Reproduce all of the listing below without alteration.

════════

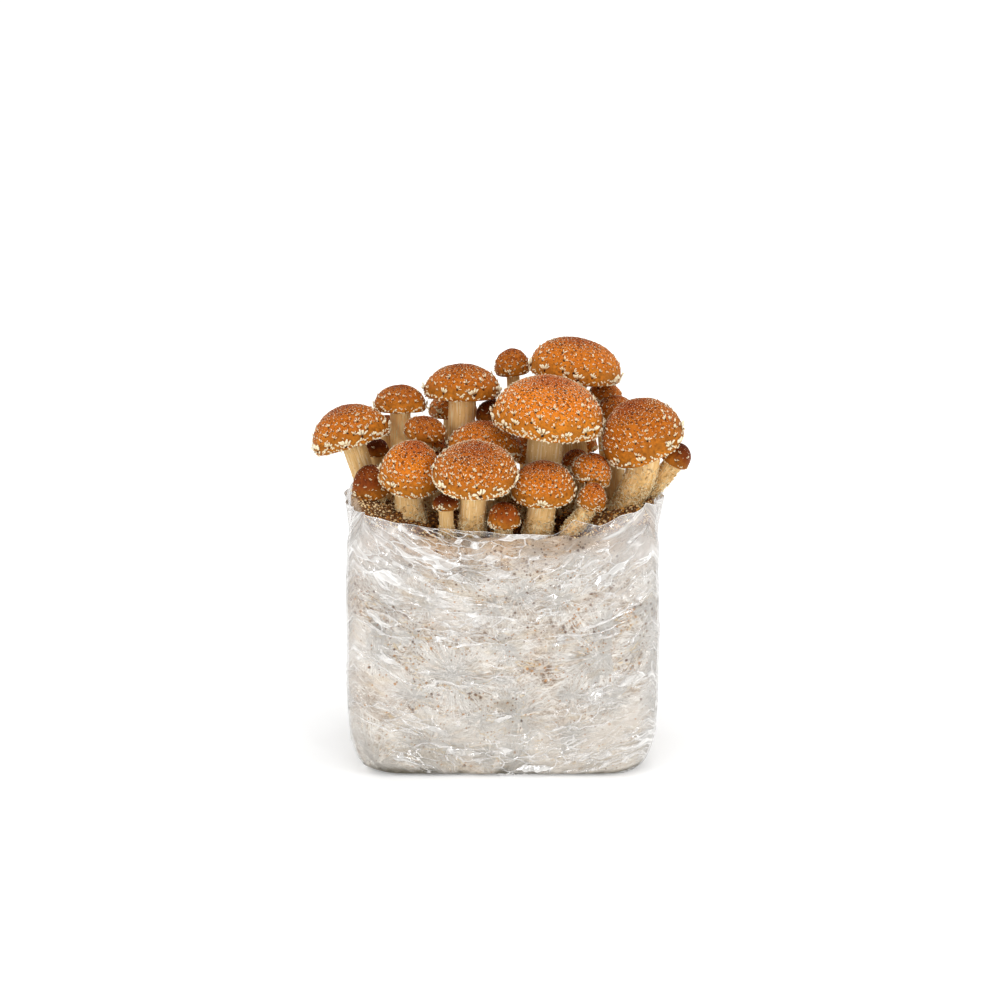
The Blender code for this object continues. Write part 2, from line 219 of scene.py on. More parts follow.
class Value:
    """A socket of a node tree. A sum written with it adds its own Math nodes."""

    __add__ = __radd__ = math_operator("ADD")
    __sub__, __rsub__ = math_operator("SUBTRACT"), math_operator("SUBTRACT", swapped=True)
    __mul__ = __rmul__ = math_operator("MULTIPLY")
    __truediv__ = math_operator("DIVIDE")
    __gt__, __lt__ = math_operator("GREATER_THAN"), math_operator("LESS_THAN")

    def __init__(self, socket):
        self.socket = socket

    @classmethod
    def node(cls, tree, kind, settings=None, inputs=None, output=0):
        """Adds a node with its settings, then the values or links of its sockets, and returns one output."""
        made = tree.nodes.new(kind)
        for name, setting in (settings or {}).items():
            if name == "stops":
                ramp = made.color_ramp.elements
                while len(ramp) < len(setting):
                    ramp.new(1.0)
                for element, stop in zip(ramp, setting):
                    element.position, element.color = stop
            else:
                setattr(made, name, setting)
        for name, value in (inputs or {}).items():
            if isinstance(value, Value):
                tree.links.new(value.socket, made.inputs[name])
            elif value is not None:
                made.inputs[name].default_value = value
        return cls(made.outputs[output])

    @property
    def tree(self):
        return self.socket.id_data

    def add(self, kind, settings=None, inputs=None, output=0):
        return Value.node(self.tree, kind, settings, inputs, output)

    def math(self, operation, *values):
        return self.add("ShaderNodeMath", {"operation": operation}, dict(enumerate(values)))

    def rise(self, low, high):
        """0 below low and 1 above high, smoothly. With low above high it falls."""
        ends = {1: low, 2: high, 3: 0.0, 4: 1.0} if low < high else {1: high, 2: low, 3: 1.0, 4: 0.0}
        return self.add("ShaderNodeMapRange", {"interpolation_type": "SMOOTHSTEP"}, {0: self, **ends})

    def vector(self, operation, *values):
        output = "Value" if operation in ("LENGTH", "DOT_PRODUCT") else "Vector"
        inputs = dict(enumerate((self, *values)))
        return self.add("ShaderNodeVectorMath", {"operation": operation}, inputs, output)

    def scaled(self, x, y, z):
        """This vector with its parts multiplied by these numbers."""
        return self.vector("MULTIPLY", (x, y, z))

    def part(self, axis):
        """The X, Y or Z of a vector, or the red, green or blue of a colour."""
        return self.add("ShaderNodeSeparateXYZ", None, {0: self}, axis)

    def beside(self, other, third=0.0):
        """The vector of this number, the other and a third."""
        return self.add("ShaderNodeCombineXYZ", None, {0: self, 1: other, 2: third})

    def upright(self):
        """The vector that is this number high."""
        return self.add("ShaderNodeCombineXYZ", None, {2: self})

    def strand(self, width):
        """1 on the lines where this noise crosses its middle, falling to 0 as far off them as width says."""
        off = self - 0.5
        return off.math("ABSOLUTE", off).rise(width, 0.0)

    def blend(self, other, factor, kind="MIX"):
        """This colour turned into the other one as far as factor says."""
        settings = {"data_type": "RGBA", "blend_type": kind}
        return self.add("ShaderNodeMix", settings, {0: factor, 6: self, 7: other}, 2)

    def noise(self, scale, detail=3.0, roughness=0.5, warp=0.0, output=0):
        """Noise over this vector, about 0 to 1."""
        inputs = {"Vector": self, "Scale": scale, "Detail": detail}
        inputs |= {"Roughness": roughness, "Distortion": warp}
        return self.add("ShaderNodeTexNoise", None, inputs, output)

    def cells(self, scale, output="Distance", feature="F1"):
        """The distance to the nearest of scattered points, or that point's colour or position."""
        inputs = {"Vector": self, "Scale": scale}
        return self.add("ShaderNodeTexVoronoi", {"feature": feature}, inputs, output)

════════

### Solution to this task
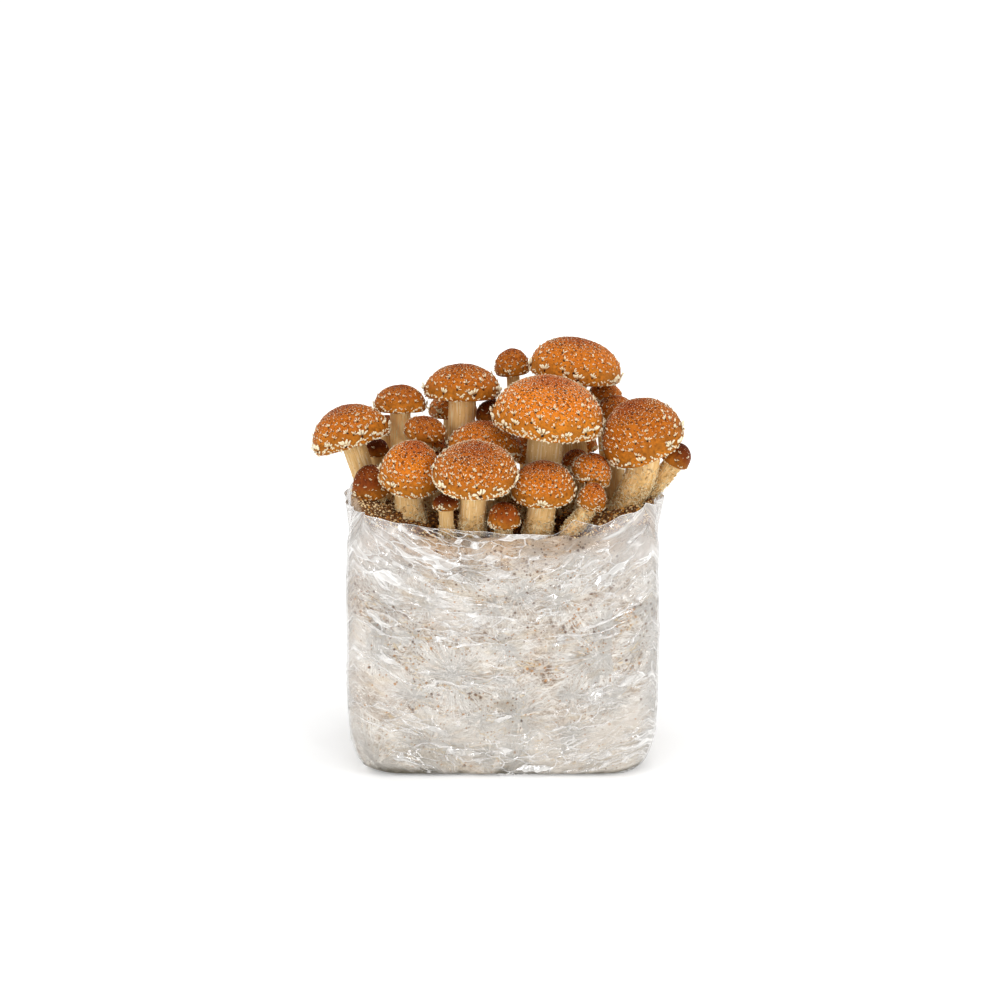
The Blender code for this object continues. Write part 2, from line 219 of scene.py on. More parts follow.
class Value:
    """A socket of a node tree. A sum written with it adds its own Math nodes."""

    __add__ = __radd__ = math_operator("ADD")
    __sub__, __rsub__ = math_operator("SUBTRACT"), math_operator("SUBTRACT", swapped=True)
    __mul__ = __rmul__ = math_operator("MULTIPLY")
    __truediv__ = math_operator("DIVIDE")
    __gt__, __lt__ = math_operator("GREATER_THAN"), math_operator("LESS_THAN")

    def __init__(self, socket):
        self.socket = socket

    @classmethod
    def node(cls, tree, kind, settings=None, inputs=None, output=0):
        """Adds a node with its settings, then the values or links of its sockets, and returns one output."""
        made = tree.nodes.new(kind)
        for name, setting in (settings or {}).items():
            if name == "stops":
                ramp = made.color_ramp.elements
                while len(ramp) < len(setting):
                    ramp.new(1.0)
                for element, stop in zip(ramp, setting):
                    element.position, element.color = stop
            else:
                setattr(made, name, setting)
        for name, value in (inputs or {}).items():
            if isinstance(value, Value):
                tree.links.new(value.socket, made.inputs[name])
            elif value is not None:
                made.inputs[name].default_value = value
        return cls(made.outputs[output])

    @property
    def tree(self):
        return self.socket.id_data

    def add(self, kind, settings=None, inputs=None, output=0):
        return Value.node(self.tree, kind, settings, inputs, output)

    def math(self, operation, *values):
        return self.add("ShaderNodeMath", {"operation": operation}, dict(enumerate(values)))

    def rise(self, low, high):
        """0 below low and 1 above high, smoothly. With low above high it falls."""
        ends = {1: low, 2: high, 3: 0.0, 4: 1.0} if low < high else {1: high, 2: low, 3: 1.0, 4: 0.0}
        return self.add("ShaderNodeMapRange", {"interpolation_type": "SMOOTHSTEP"}, {0: self, **ends})

    def vector(self, operation, *values):
        output = "Value" if operation in ("LENGTH", "DOT_PRODUCT") else "Vector"
        inputs = dict(enumerate((self, *values)))
        return self.add("ShaderNodeVectorMath", {"operation": operation}, inputs, output)

    def scaled(self, x, y, z):
        """This vector with its parts multiplied by these numbers."""
        return self.vector("MULTIPLY", (x, y, z))

    def part(self, axis):
        """The X, Y or Z of a vector, or the red, green or blue of a colour."""
        return self.add("ShaderNodeSeparateXYZ", None, {0: self}, axis)

    def beside(self, other, third=0.0):
        """The vector of this number, the other and a third."""
        return self.add("ShaderNodeCombineXYZ", None, {0: self, 1: other, 2: third})

    def upright(self):
        """The vector that is this number high."""
        return self.add("ShaderNodeCombineXYZ", None, {2: self})

    def strand(self, width):
        """1 on the lines where this noise crosses its middle, falling to 0 as far off them as width says."""
        off = self - 0.5
        return off.math("ABSOLUTE", off).rise(width, 0.0)

    def blend(self, other, factor, kind="MIX"):
        """This colour turned into the other one as far as factor says."""
        settings = {"data_type": "RGBA", "blend_type": kind}
        return self.add("ShaderNodeMix", settings, {0: factor, 6: self, 7: other}, 2)

    def noise(self, scale, detail=3.0, roughness=0.5, warp=0.0, output=0):
        """Noise over this vector, about 0 to 1."""
        inputs = {"Vector": self, "Scale": scale, "Detail": detail}
        inputs |= {"Roughness": roughness, "Distortion": warp}
        return self.add("ShaderNodeTexNoise", None, inputs, output)

    def cells(self, scale, output="Distance", feature="F1"):
        """The distance to the nearest of scattered points, or that point's colour or position."""
        inputs = {"Vector": self, "Scale": scale}
        return self.add("ShaderNodeTexVoronoi", {"feature": feature}, inputs, output)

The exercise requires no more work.